Here are the events:
*Saturday 29 August, possibly 10 a.m. to 8 p.m.*
Registration
Rubik's Cube: Fewest moves [best of 1]
7x7x7 Cube [mean of 3]
Pyraminx
Rubik's Cube: One-handed, first round
Rubik's Cube, first round
Rubik's 4x4x4 Cube
Rubik's 5x5x5 Cube
6x6x6 Cube [mean of 3]


*Sunday 30 August, possibly 9 or 10 a.m. to 4 or 5 p.m.*
Rubik's 2x2x2 Cube, first round
Rubik's Cube: Blindfolded [best of 3]
Rubik's 2x2x2 Cube, final
Rubik's Cube: One-handed, final
Rubik's Cube, final
Rubik's Cube: With feet [mean of 3]
Winners' ceremony

*
Additionally, on Saturday or Sunday*
Rubik's Magic
Rubik's Master Magic
Snake (unofficial)

*And possibly the following, if there is time*
Megaminx [mean of 3]
Square-1 [mean of 3]
Skewb (unofficial)

The participation fee will be 10€


More info: CLICK HERE!

So how many people of here will come?
I really hope that I can come. Although I have to "say no" to my running competition because it's on the first day. But I think it's better to do an Estonian record 

Uku


----------



## Ian (Jul 17, 2009)

Wow. It's the same date as Indonesian Open


----------



## Novriil (Jul 19, 2009)

Holy cow.. Only I'm going from this forum? 
I think Ewks is coming too but still. 2 PERSONS??!!??


----------



## Johannes91 (Jul 19, 2009)

Ian said:


> Wow.
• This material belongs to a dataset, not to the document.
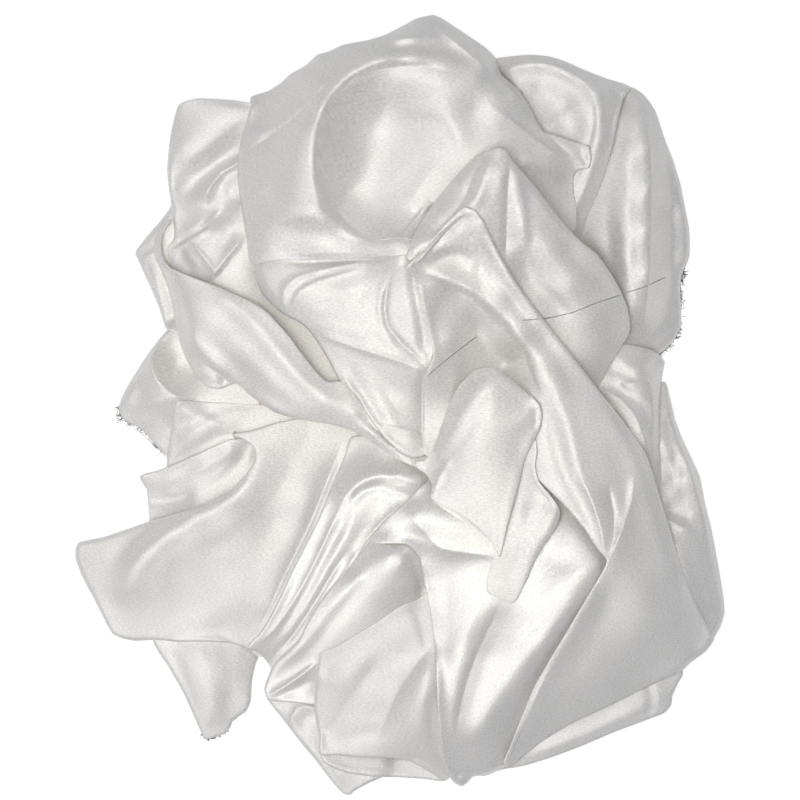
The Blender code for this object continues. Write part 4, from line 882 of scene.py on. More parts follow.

It's the same date as Indonesian Open


Yeah, I'm sure there are many cubers who would've wanted to go to both. The countries are like right next to each other.



Novriil said:


> Holy cow.. Only I'm going from this forum?


It's almost 6 weeks from now. There are several Finns on this forum that are probably coming, but they might not be sure or haven't seen this thread yet.


----------



## Novriil (Jul 20, 2009)

Okay.. just my first comp  I'm nerveous I think


----------



## AdvanceFIN (Aug 26, 2009)

I will be coming if my registeration works. I dont know if you can register so late. I registered yesterday and my name hasn't shown up on the registered competitors list.


----------



## MAHTI-ANSSI (Aug 26, 2009)

You can still register.


----------



## Novriil (Aug 26, 2009)

Hehe.. I registered today  Since today I'm definitely going there.


----------